Connecting state and local government leaders
COMMENTARY | The traditional method of offering incentives to corporations to help generate economic development in distressed areas has failed. It’s time to embrace a more people-centric approach called community wealth building.
One clear message for state and local governments from the results of the 2022 midterm elections is that they shouldn’t look to Washington for bold policies to address the nation’s chronic economic problems. Instead, split control of a polarized Congress means outside-the-box approaches to problems rooted in racial inequity, income disparity and the climate crisis will have to come from local communities.
More community leaders are realizing they will need a new set of tools to tackle these entrenched, serious problems. Based on what’s happening around the world and here at home, community wealth building must be a part of their toolkit.
Community wealth building focuses on giving people greater control of the economic activities that affect their daily lives through shared ownership of economic assets. The idea was first articulated by our organization, The Democracy Collaborative, in 2005. It stands in contrast to traditional economic development approaches that depend on giving incentives to large corporations and institutions to invest in communities in hopes that their presence will create positive spinoff effects for the local economy.
This traditional economic development approach is falling out of favor in the very communities that proponents argue would benefit the most—areas of high unemployment and chronic disinvestment. Examples of this changing attitude include the 2018 protests from a Queens working-class neighborhood in New York City against Amazon’s proposed second headquarters, and current opposition to subsidizing a stadium for the Washington Commanders football team in Washington, D.C.
The reason for the shift? Growing recognition that for many—especially Black and Brown people—benefits at the top are not trickling down to them. Millions find themselves instead on a treadmill, working harder and longer in precarious jobs for less pay, with their income outpaced by the skyrocketing cost of living and growing debt. Without bold policies to stimulate a structural reset of the economy, this extraction and concentration of wealth will continue to turn institutions created to serve and protect all of us into guarantors of wealth for the few, disenfranchising tens of millions, undermining democracy and imbedding division for generations to come. Indeed, the American dream will be, as it is already for many, a distant, unattainable fantasy.

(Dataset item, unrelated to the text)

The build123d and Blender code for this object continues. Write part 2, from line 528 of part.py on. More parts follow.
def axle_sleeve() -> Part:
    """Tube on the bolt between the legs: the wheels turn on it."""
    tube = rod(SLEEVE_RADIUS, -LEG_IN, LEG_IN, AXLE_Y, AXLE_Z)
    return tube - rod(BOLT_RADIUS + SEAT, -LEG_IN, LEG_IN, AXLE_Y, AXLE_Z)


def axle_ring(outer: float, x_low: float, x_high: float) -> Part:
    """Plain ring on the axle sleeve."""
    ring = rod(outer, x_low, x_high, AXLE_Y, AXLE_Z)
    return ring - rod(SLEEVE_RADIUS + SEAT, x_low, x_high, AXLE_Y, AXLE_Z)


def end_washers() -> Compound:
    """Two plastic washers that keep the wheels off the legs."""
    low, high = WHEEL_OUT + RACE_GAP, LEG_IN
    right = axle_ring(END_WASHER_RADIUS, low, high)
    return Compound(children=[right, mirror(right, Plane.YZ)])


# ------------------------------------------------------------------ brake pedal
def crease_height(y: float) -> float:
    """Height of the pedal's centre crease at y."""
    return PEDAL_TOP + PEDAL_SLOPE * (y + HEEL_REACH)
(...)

To seriously address wealth inequality, lawmakers need to think on an entirely different scale. It cannot be solved by tinkering around the edges. New federal programs like the Inflation Reduction Act and the American Rescue Plan Act are huge opportunities to give individuals and communities a leg up. But we need to rewire our economy entirely, so that it works for all people, the planet, and future generations. In other words, we need to democratize our economy.
That’s why it’s exciting to see a growing cohort of community leaders focusing on how a community’s existing wealth and resources can be better recirculated and multiplied. There are cities around the world replicating the community wealth building model first launched by the Evergreen Cooperatives in the late 2000s in Cleveland, Ohio. The city of Preston in the United Kingdom, for example, just celebrated 10 years creating a viable economy after adopting the initial model.
In the United States, cities ranging from Chicago to Meadville, Pennsylvania, are exploring the policy and infrastructure support needed to scale and supercharge community wealth building. Working in partnership with communities, these local governments are investing in worker cooperatives and municipal enterprises. They’re using their purchasing power to buy needed goods from community-owned social enterprises and local women- and minority-owned businesses. They are bringing local land and real estate back under community control and into creative forms of productive use through asset transfers and community land trusts. They are also looking to establish public banks that direct public financial assets to community financial institutions that invest in the Main Street economy.
Local governments are the laboratories of democracy and where we should be looking for solutions. This is no time for business as usual. Americans want and need change. Without it, deepening hardship will worsen the country’s toxic divides and fractious politics. If state and local government officials do not make radical moves to address the rampant and destabilizing wealth inequality that has now become a defining feature of life in America, our democracy will remain at risk.
Community wealth building offers a real playbook of concrete actions that can be taken right now to attack the crises of wealth inequality and racial inequity at their roots. At a time of stalemated government in Washington, it also offers a way to inspire new confidence in democracy by bringing democracy to the economy and providing all of us with a real path to the American dream.
Sarah McKinley is director of community wealth building programs, and Isaiah J. Poole communications consultant at The Democracy Collaborative.